The film would not be released until 7pm GMT on Sunday 3 April, the date that all 110 news outlets brought together by the ICIJ had agreed to release their stories simultaneously.
But by the Monday before publication, the Kremlin was beginning to spin. Putin's spokesman held a press conference to warn that a number of journalists were planning an ''information attack'' on the Russian president, led by the ICIJ. Key names, including those of the banker Yuri Kovalchuk and the cellist Sergei Roldugin, were released.
The atmosphere inside the secure room at The Guardian was tense. They had by now been joined by the paper's investigations head, Nick Hopkins, picture researchers and a crack team of subeditors who moulded a mass of 33 articles into publishable form.
Would the story hold? Should they bring the publication date forward? Requests for information began to flood into the ICIJ. Like a general holding back his troops before the charge, the consortium's director, Gerard Ryle, hit the phones, talking editors into holding their nerve.

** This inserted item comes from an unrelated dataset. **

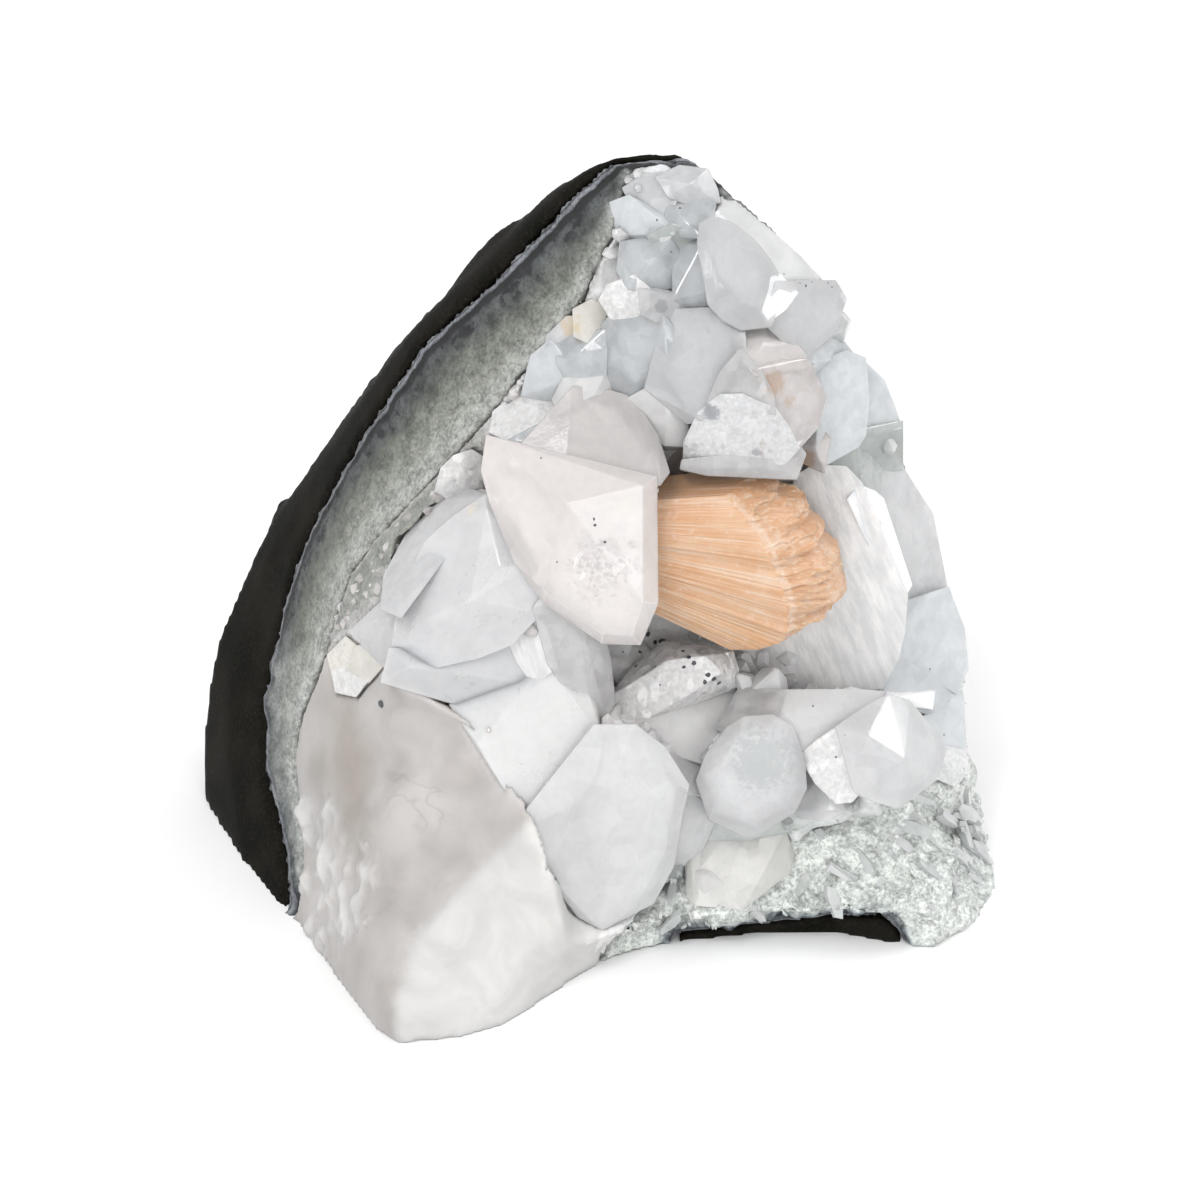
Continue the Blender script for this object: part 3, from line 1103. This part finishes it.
crust_solid = triangles_of("apophyllite_crystals")
placed = []
passes = [(*sizes, carries_crystals) for sizes in SMALL_SIZES]
passes += [(*sizes, carries_grains) for sizes in GRAIN_SIZES]
for low, high, tries, carries in passes:
    for spot, normal in surface_points(crust_solid, tries):
        if not carries(spot, normal):
            continue
        width = rng.uniform(low, high) * MM
        if covered_at(spot) > -0.12 * width:
            continue
        if any((other - spot).length < (width + size) * 0.42 for other, size in placed):
            continue
        placed.append((spot, width))
        lean = random_vector(0.5) + Vector((0, -0.5, 0.25))
        axis = (normal + lean).normalized()
        form = rng.choice(forms)
        clarity = rng.choice(("clear", "cloudy", "cloudy"))
        sunk = spot - axis * width * rng.uniform(0.5, 0.95)
        parts[clarity].append(small_crystal(form, sunk, axis, rng.uniform(0, 6.28), width))
print(len(placed), "small crystals")
crust_solid.free()

for clarity, material in finishes.items():
    if parts[clarity]:
        bm, grains, tints = joined(parts[clarity])
        piece = finished(clarity + "_crystals", bm, "apophyllite", material)
        with_attributes(piece, grains, tints)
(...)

By the Friday, two days before The Guardian published, there were calls for a vote of no confidence in the Icelandic parliament. But the key data relating to Gunnlaugsson's offshore adventure remained unpublished, and so the embargo agreed months beforehand stayed in place.
After months working on its own, on Sunday 3 April, The Guardian's Panama Papers reporting team emerged from the locked office to gather around a desk in the centre of the newsroom. There were 11 items ready to be published. Viner and Johnson stood ready to give the signal.
At 6.48pm, Edward Snowden sent a Twitter message to his 2 million followers, ''The biggest leak in the history of data journalism just went live, and it's about corruption.'' His tweet linked to a Süddeutsche Zeitung article headlined A Storm is Coming.
Within minutes, the Panama Papers whirlwind had struck. In 70 countries around the world, the reverberations are still being felt.